▼
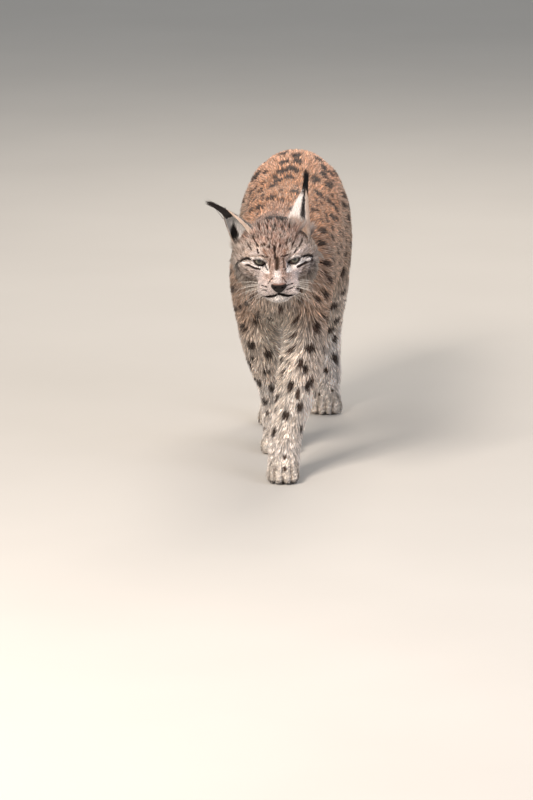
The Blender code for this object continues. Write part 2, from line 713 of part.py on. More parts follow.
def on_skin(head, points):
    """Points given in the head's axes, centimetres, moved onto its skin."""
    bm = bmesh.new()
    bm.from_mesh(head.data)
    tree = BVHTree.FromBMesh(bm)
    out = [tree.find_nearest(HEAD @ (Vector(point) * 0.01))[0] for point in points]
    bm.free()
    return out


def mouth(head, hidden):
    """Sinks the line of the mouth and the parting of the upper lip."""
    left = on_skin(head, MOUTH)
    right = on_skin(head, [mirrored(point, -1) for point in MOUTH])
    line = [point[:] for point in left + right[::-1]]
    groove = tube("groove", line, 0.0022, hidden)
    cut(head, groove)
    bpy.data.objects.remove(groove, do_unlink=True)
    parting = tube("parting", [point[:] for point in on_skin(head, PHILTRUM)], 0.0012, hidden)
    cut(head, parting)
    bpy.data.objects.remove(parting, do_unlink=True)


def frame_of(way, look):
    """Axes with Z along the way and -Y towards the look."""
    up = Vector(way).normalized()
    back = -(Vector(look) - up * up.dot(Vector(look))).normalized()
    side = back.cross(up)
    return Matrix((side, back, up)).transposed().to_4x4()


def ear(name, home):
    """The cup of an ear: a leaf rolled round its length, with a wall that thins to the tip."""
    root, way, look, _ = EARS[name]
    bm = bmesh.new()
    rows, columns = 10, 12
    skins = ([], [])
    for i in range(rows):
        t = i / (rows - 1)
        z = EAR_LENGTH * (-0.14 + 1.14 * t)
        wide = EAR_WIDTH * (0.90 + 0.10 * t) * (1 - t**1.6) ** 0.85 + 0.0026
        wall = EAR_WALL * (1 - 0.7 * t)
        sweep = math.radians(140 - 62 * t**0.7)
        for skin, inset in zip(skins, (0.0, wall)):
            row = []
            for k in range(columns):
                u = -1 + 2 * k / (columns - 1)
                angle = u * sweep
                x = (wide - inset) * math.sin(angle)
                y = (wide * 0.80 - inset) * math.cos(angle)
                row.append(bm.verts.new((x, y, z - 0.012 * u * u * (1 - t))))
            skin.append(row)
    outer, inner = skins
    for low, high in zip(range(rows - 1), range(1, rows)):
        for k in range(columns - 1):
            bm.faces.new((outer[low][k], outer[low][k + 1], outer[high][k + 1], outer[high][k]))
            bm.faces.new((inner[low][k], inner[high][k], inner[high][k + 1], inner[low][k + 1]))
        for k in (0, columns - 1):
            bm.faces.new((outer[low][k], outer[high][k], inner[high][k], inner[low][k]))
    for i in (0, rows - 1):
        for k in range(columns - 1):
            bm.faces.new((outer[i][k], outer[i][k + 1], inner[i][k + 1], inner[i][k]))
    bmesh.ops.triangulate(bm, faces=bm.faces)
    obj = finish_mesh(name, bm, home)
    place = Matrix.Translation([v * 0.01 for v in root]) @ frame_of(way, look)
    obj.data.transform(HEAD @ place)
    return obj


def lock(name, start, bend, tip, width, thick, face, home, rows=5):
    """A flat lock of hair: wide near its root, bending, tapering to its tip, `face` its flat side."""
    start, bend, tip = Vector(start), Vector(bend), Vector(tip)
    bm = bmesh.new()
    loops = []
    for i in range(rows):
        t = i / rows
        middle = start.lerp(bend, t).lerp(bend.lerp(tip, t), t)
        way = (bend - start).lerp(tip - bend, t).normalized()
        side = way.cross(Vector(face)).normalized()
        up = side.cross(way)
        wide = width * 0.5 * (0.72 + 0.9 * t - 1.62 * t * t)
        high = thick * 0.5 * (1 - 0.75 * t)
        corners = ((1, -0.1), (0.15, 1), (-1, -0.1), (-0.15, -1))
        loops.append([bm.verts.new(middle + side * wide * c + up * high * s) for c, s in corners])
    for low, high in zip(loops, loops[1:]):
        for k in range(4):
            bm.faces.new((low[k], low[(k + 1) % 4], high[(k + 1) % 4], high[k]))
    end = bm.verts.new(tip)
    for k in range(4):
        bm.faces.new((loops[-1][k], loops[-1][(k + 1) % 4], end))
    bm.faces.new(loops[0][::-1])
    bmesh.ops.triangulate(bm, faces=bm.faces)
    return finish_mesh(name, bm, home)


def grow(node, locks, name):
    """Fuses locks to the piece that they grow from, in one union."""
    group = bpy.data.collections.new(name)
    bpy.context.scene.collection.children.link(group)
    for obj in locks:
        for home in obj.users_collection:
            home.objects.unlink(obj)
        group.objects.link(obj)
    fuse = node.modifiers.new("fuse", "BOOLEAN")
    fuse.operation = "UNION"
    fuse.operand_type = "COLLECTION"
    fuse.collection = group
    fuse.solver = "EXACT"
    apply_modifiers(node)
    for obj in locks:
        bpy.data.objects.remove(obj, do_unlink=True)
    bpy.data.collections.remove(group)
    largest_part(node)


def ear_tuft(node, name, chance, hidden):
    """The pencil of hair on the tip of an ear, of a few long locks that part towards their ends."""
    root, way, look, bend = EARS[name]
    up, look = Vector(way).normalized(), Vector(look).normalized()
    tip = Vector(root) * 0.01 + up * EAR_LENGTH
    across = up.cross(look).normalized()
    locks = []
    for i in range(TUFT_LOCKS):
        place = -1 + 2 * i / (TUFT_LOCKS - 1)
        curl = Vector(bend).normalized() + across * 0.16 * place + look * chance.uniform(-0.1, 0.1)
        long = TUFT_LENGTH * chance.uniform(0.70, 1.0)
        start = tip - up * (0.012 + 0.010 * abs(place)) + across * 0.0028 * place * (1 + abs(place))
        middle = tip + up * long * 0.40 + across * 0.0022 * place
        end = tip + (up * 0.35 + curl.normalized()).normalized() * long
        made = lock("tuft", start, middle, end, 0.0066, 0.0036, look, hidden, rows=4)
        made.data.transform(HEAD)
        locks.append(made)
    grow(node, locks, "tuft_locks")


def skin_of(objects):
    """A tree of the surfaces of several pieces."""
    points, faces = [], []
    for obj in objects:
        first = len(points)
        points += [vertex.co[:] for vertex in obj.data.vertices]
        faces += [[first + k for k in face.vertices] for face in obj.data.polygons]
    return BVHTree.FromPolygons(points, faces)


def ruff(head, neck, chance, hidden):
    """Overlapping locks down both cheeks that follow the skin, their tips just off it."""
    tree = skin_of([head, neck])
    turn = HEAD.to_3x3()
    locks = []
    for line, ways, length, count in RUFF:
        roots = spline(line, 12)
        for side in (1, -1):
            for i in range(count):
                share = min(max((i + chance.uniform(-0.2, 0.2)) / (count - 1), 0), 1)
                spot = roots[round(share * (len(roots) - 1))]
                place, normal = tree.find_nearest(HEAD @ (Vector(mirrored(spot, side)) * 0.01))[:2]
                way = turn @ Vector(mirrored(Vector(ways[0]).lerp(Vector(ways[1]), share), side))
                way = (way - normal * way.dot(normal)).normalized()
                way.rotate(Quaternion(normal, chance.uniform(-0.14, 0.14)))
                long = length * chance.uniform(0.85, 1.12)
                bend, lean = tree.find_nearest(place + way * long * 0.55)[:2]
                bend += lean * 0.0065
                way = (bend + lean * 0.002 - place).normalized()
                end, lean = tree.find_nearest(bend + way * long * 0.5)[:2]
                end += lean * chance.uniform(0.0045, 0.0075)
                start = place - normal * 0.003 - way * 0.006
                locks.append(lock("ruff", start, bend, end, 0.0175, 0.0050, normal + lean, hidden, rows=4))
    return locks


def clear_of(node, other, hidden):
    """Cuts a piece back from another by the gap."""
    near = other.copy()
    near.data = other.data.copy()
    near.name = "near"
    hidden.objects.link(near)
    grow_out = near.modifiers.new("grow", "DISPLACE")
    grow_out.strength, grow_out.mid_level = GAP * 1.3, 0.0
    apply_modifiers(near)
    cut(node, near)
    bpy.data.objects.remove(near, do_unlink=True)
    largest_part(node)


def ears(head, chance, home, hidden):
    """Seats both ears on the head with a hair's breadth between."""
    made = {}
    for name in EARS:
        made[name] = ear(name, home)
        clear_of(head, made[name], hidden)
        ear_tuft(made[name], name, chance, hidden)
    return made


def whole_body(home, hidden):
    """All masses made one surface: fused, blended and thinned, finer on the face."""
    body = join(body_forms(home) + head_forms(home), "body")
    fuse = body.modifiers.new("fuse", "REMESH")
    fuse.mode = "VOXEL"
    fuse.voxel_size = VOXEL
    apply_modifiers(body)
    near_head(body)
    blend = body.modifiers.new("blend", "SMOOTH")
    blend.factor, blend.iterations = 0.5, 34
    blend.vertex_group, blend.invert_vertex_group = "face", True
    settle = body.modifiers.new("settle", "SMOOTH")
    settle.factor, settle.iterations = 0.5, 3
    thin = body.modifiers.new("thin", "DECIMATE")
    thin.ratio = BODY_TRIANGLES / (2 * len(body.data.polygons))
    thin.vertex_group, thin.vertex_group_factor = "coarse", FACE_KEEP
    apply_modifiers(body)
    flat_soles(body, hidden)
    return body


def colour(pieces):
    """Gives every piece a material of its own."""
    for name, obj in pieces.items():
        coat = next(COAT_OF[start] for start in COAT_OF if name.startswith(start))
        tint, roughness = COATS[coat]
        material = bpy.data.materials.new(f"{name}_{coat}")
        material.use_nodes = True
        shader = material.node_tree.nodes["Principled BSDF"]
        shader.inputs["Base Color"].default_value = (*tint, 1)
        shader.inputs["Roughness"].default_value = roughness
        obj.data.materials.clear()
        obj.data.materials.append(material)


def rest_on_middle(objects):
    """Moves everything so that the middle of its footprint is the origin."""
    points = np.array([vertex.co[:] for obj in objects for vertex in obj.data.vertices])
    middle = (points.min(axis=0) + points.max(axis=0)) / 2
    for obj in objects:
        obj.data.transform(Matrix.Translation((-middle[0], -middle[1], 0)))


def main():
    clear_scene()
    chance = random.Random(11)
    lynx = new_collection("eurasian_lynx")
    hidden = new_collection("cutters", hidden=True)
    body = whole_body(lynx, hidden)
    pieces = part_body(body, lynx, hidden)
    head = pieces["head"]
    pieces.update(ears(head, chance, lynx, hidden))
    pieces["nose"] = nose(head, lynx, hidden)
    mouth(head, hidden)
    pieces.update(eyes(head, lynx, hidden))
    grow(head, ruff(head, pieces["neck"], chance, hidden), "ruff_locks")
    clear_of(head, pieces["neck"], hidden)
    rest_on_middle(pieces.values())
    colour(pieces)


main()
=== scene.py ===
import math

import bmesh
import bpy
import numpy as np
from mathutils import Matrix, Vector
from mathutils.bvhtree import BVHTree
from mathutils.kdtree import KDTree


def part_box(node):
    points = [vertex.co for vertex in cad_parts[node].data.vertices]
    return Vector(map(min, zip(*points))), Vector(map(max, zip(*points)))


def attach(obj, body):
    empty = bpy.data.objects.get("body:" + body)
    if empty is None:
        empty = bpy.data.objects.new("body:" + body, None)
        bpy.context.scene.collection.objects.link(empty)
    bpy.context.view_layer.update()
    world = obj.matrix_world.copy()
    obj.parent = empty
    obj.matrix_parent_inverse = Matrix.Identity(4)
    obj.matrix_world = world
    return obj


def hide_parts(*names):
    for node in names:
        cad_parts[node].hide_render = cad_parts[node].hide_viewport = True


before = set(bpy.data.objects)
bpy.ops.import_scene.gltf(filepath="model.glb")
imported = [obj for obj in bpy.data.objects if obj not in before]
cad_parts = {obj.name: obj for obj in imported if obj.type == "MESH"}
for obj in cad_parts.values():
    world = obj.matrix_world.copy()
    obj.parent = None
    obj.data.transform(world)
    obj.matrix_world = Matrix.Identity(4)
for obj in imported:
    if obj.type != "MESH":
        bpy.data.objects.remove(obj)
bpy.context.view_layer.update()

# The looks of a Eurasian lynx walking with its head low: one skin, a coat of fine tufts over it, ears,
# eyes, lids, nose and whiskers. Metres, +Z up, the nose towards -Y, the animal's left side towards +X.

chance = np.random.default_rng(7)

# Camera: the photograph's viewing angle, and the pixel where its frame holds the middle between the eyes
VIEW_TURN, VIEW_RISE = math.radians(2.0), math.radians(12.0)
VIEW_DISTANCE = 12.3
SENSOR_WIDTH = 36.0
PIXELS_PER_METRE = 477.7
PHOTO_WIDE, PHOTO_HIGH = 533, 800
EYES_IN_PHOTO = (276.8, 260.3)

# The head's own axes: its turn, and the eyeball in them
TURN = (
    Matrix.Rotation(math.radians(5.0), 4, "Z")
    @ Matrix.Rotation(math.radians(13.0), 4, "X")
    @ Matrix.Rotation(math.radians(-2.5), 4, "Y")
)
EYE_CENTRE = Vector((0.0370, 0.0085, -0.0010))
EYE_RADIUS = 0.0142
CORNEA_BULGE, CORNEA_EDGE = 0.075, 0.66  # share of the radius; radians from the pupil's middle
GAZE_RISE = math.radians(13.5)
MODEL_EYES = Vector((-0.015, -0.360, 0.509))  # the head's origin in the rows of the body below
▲
Give back exactly the stretch that opens on the line with "pieces = part_body(body, lynx, hidden)" and closes on the line with "before = set(bpy.data.objects)".

    pieces = part_body(body, lynx, hidden)
    head = pieces["head"]
    pieces.update(ears(head, chance, lynx, hidden))
    pieces["nose"] = nose(head, lynx, hidden)
    mouth(head, hidden)
    pieces.update(eyes(head, lynx, hidden))
    grow(head, ruff(head, pieces["neck"], chance, hidden), "ruff_locks")
    clear_of(head, pieces["neck"], hidden)
    rest_on_middle(pieces.values())
    colour(pieces)


main()
=== scene.py ===
import math

import bmesh
import bpy
import numpy as np
from mathutils import Matrix, Vector
from mathutils.bvhtree import BVHTree
from mathutils.kdtree import KDTree


def part_box(node):
    points = [vertex.co for vertex in cad_parts[node].data.vertices]
    return Vector(map(min, zip(*points))), Vector(map(max, zip(*points)))


def attach(obj, body):
    empty = bpy.data.objects.get("body:" + body)
    if empty is None:
        empty = bpy.data.objects.new("body:" + body, None)
        bpy.context.scene.collection.objects.link(empty)
    bpy.context.view_layer.update()
    world = obj.matrix_world.copy()
    obj.parent = empty
    obj.matrix_parent_inverse = Matrix.Identity(4)
    obj.matrix_world = world
    return obj


def hide_parts(*names):
    for node in names:
        cad_parts[node].hide_render = cad_parts[node].hide_viewport = True


before = set(bpy.data.objects)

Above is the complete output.